- Born: c. 1780 Albania
- Died: 1827 (aged 46–47) Egypt
- Allegiance: Egypt under Muhammad Ali
- Rank: Commander
- Conflicts: Campaign against the Wahhabi movement (1814); Sudanese campaign (1820);
- Other work: Governor of Dongola

= Abidin Bey =

Albanian-Egyptian general and politician (d. 1827)

Abidin Bey al-Arnaut (c. 1780–1827) was an Albanian commander and politician of Egypt during the early era of Muhammad Ali's rule. A member of the core group of Muhammad Ali's commanders, after his death the Abdeen Palace named after him was built on the site of his residence in Cairo and a district of the city was renamed to honour him.

== Life ==
In 1814 he led a campaign against the Wahhabi movement but was defeated. A year later he warned Muhammad Ali of an assassination plot against him, an intervention that gave Ali the opportunity to escape the attack. Until 1820, when he was appointed second-in-command in the Sudanese campaign, Abidin was the governor of al-Minya. During the campaign, he distinguished himself in the battle of al-Kurdi.
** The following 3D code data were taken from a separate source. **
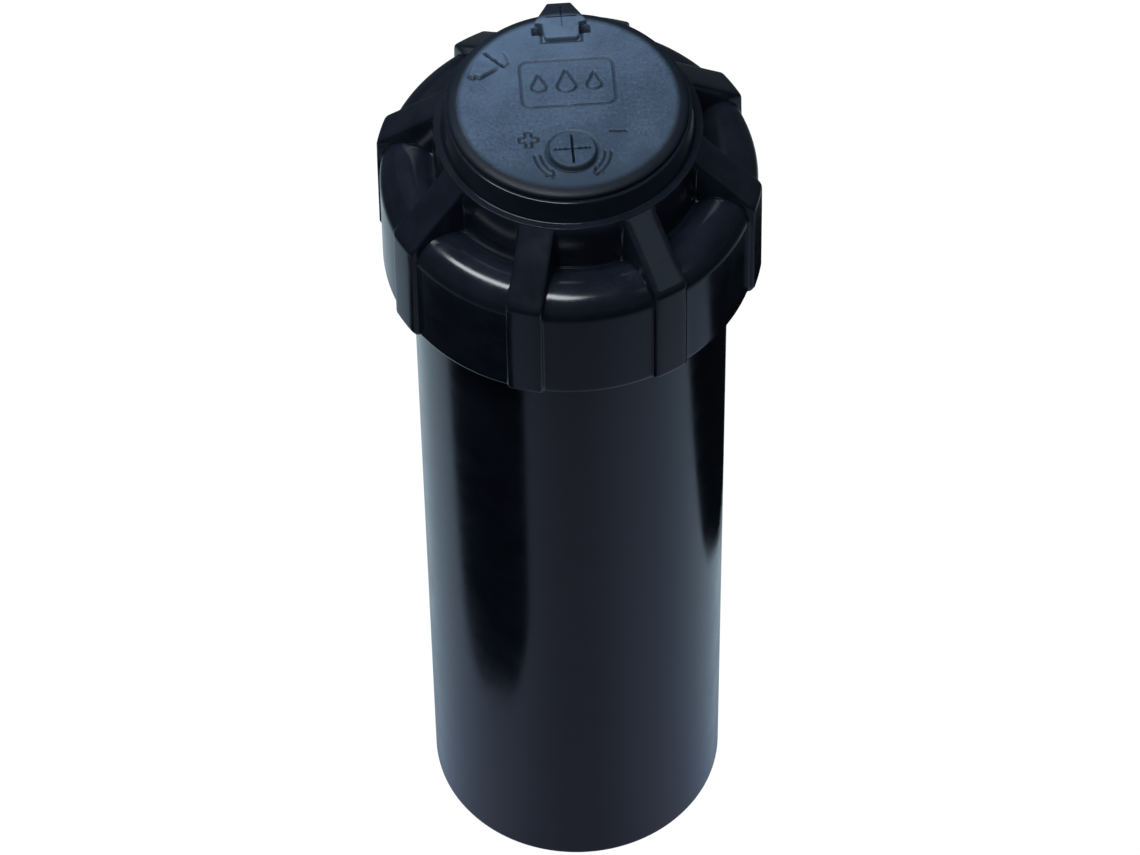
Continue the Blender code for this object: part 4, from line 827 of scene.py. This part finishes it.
def inside_path(x, y, corners):
    """True inside a closed path."""
    inside = np.zeros(x.shape, bool)
    for start, end in zip(corners, corners[1:] + corners[:1]):
        if start[1] == end[1]:
            continue
        crossing = start[0] + (y - start[1]) * (end[0] - start[0]) / (end[1] - start[1])
        inside ^= ((start[1] > y) != (end[1] > y)) & (x < crossing)
    return inside


def arc_points(centre, radius, start, end, count=12):
    return [(centre[0] + radius * math.cos(math.radians(angle)),
             centre[1] + radius * math.sin(math.radians(angle)))
            for angle in np.linspace(start, end, count)]


def rounded_box(size, centre, radius):
    half_x, half_y = size[0] / 2 - radius, size[1] / 2 - radius
    outline = []
    for x, y, start in ((half_x, half_y, 0), (-half_x, half_y, 90), (-half_x, -half_y, 180),
                        (half_x, -half_y, 270)):
        outline += arc_points((centre[0] + x, centre[1] + y), radius, start, start + 90, 7)
    return outline


def ridge(distance, width, soft=0.16):
    """1 within half a width of a line, falling to 0 over the soft edge."""
    return 1 - eased(distance, width / 2 - soft / 2, width / 2 + soft)


def drop_outline(centre, size):
    """A water drop: round below, pointed above."""
    outline = []
    for angle in np.linspace(0.0, 360.0, 24, endpoint=False):
        turn = math.radians(angle)
        narrow = math.cos(turn / 2) ** 2
        reach = size * (0.55 + 0.75 * narrow**4)
        outline.append((centre[0] + 0.62 * size * math.sin(turn) * (1 - 0.55 * narrow**3) * 1.1,
                        centre[1] + reach * math.cos(turn)))
    return outline


def cover_relief(x, y, size):
    """Height above the cover's flat top at points in the cover's own directions, and the painted
    shade that darkens its grooves, slits, pockets and the front sides of the boss and pad.
    """
    line = size.line_width / MM
    slit = size.slit_width / MM
    height = np.zeros(x.shape)
    shade = np.zeros(x.shape)

    # A sunk line; dark is the painted shade laid into the colour along it.
    def sink(distance, width, depth, dark, soft=0.16):
        nonlocal height, shade
        cut = ridge(distance, width, soft)
        height = height - depth * cut
        shade = np.maximum(shade, dark * cut)

    away = np.hypot(x - ARC_AT[0], y - ARC_AT[1])
    pad = [(-17.4, 7.6), (-16.6, 6.9), (-16.0, 7.3), (-15.3, 6.9), (-12.6, 8.6), (-12.0, 9.6),
           (-13.4, 12.6), (-15.2, 13.2)]
    edge = to_path(x, y, pad, True)
    signed = np.where(inside_path(x, y, pad), -edge, edge)
    pad_front = eased(-(y - 9.6) - 0.45 * (x + 14.2), -1.6, 1.2)
    height = np.maximum(0.78 * (1 - eased(away, 3.95, 4.45)),
                        0.55 * pad_front * (1 - eased(signed, -0.25, 0.25)))

    # Painted shade: the boss's moat, the boss wall on its front side and the pad's front edge are
    # darkened in colour, as if in shadow.
    front = eased(-(y - ARC_AT[1]) / np.maximum(away, 0.1), -0.6, 0.9)
    moat = np.exp(-(((away - 4.62) / 0.26) ** 2))
    height = height - 0.3 * moat
    wall = np.exp(-(((away - 4.5) / 0.42) ** 2))
    shade = np.maximum(np.maximum(0.45 * moat, front * wall),
                       0.95 * pad_front * np.exp(-(((signed - 0.3) / 0.28) ** 2)))
    for (reach_x, reach_y), dark in (((3.2, 0.0), 0.8), ((0.0, 3.1), 1.0)):
        ends = [(ARC_AT[0] + way * reach_x, ARC_AT[1] + way * reach_y) for way in (-1, 1)]
        sink(to_segment(x, y, *ends), slit, 0.9, dark, 0.14)

    sink(to_path(x, y, rounded_box((16.8, 10.8), (0.3, 4.6), 1.6), True), line, 0.3, 0.5)
    for offset, scale in ((-4.9, 2.1), (0.1, 2.7), (5.1, 2.1)):
        sink(to_path(x, y, drop_outline((offset, 4.0), scale), True), line, 0.32, 0.65)

    bars = rounded_box((1.1, 3.4), (-7.6, -8.2), 0.2), rounded_box((3.4, 1.1), (-7.6, -8.2), 0.2)
    insides = [inside_path(x, y, bar) for bar in bars]
    outline = np.minimum(np.where(insides[1], 9.0, to_path(x, y, bars[0], True)),
                         np.where(insides[0], 9.0, to_path(x, y, bars[1], True)))
    sink(outline, line, 0.32, 0.75)
    sink(to_segment(x, y, (7.1, -7.3), (9.8, -7.5)), 0.4, 0.35, 1.0)

    for start, end in ((184.0, 236.0), (-4.0, -56.0)):
        way = 1 if end > start else -1
        for radius, trim in ((5.8, 6.0), (6.9, 0.0)):
            arc = arc_points(ARC_AT, radius, start, end - way * trim)
            sink(to_path(x, y, arc), 0.8 * line, 0.3, 0.75)
        arc = arc_points(ARC_AT, 6.35, start, end)
        tip, along = Vector(arc[-1]), (Vector(arc[-1]) - Vector(arc[-2])).normalized()
        for lean in (142.0, -142.0):
            barb = tip + Matrix.Rotation(math.radians(lean), 2) @ along * 1.5
            sink(to_segment(x, y, tuple(tip), tuple(barb)), 0.8 * line, 0.3, 0.75)

    sink(to_segment(x, y, (-14.1, 12.6), (-10.9, 9.2)), 0.35, 0.9, 1.0, 0.2)
    sink(to_segment(x, y, (-10.9, 9.2), (-9.9, 10.0)), 0.25, 0.2, 0.6)
    sink(to_segment(x, y, (-9.9, 10.0), (-10.6, 12.4)), 0.25, 0.2, 0.4)

    # Painted shade in a groove round the arrow tab's foot.
    foot = np.maximum(np.abs(x) - 3.4, 14.6 - y)
    round_foot = np.exp(-(((foot - 0.25) / 0.3) ** 2)) * (foot > 0)
    height = height - 0.25 * round_foot
    shade = np.maximum(shade, 0.8 * round_foot)
    # The arrow head's side pockets, sunk and filled with painted shade.
    for way in (-1, 1):
        pocket = np.maximum(np.abs(x - way * 4.3) - 0.95, np.abs(y - 17.1) - 0.9)
        hole = 1 - eased(pocket, -0.15, 0.15)
        height = height - 0.9 * hole
        shade = np.maximum(shade, 0.95 * hole)
    return height, shade


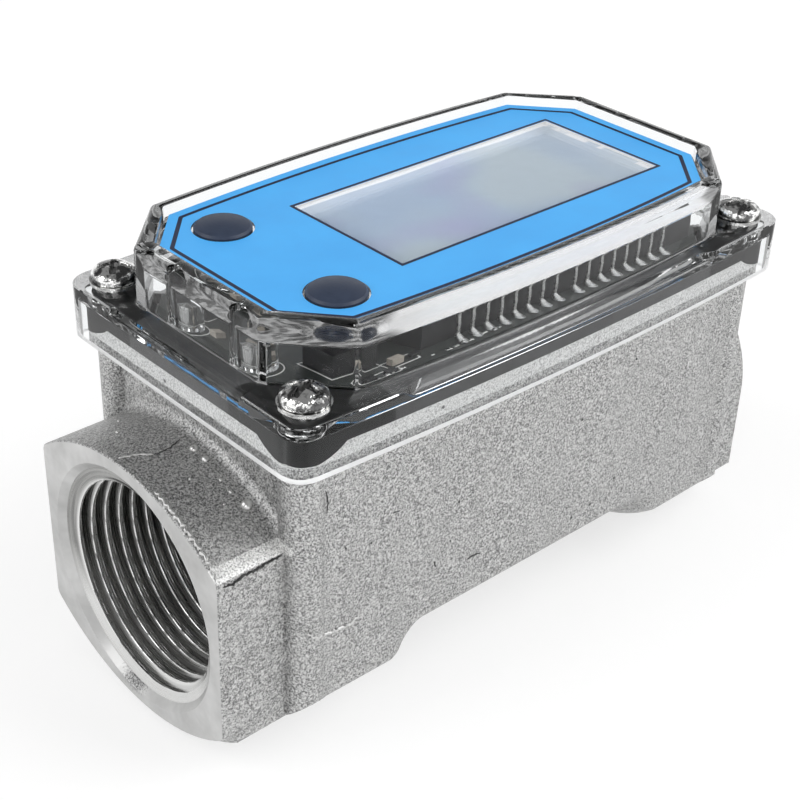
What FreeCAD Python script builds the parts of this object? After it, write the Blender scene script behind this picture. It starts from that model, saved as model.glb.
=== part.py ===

In April 1821 he became the first governor of the province of Dongola (approximately corresponding to eastern As Samaliya) and had his mansion designed by Christian Gottfried Ehrenberg. His main duties included the building of depots for the resupplying of passing troops and the region's tax assessment. Abidin Bey's taxation system was regarded as just and it contributed to the reduction of revolt risk in the province. However, his shipyard project for the building of sailing ships for the transport of Black African slaves from Sudan to Egypt was unsuccessful. Dongola's political stability during Abidin Bey's rule is considered unusual as rebellions were frequent in all the newly acquired territories of Egypt in the 1820s. After 1825 he returned to Egypt and was killed two years later during a mutiny.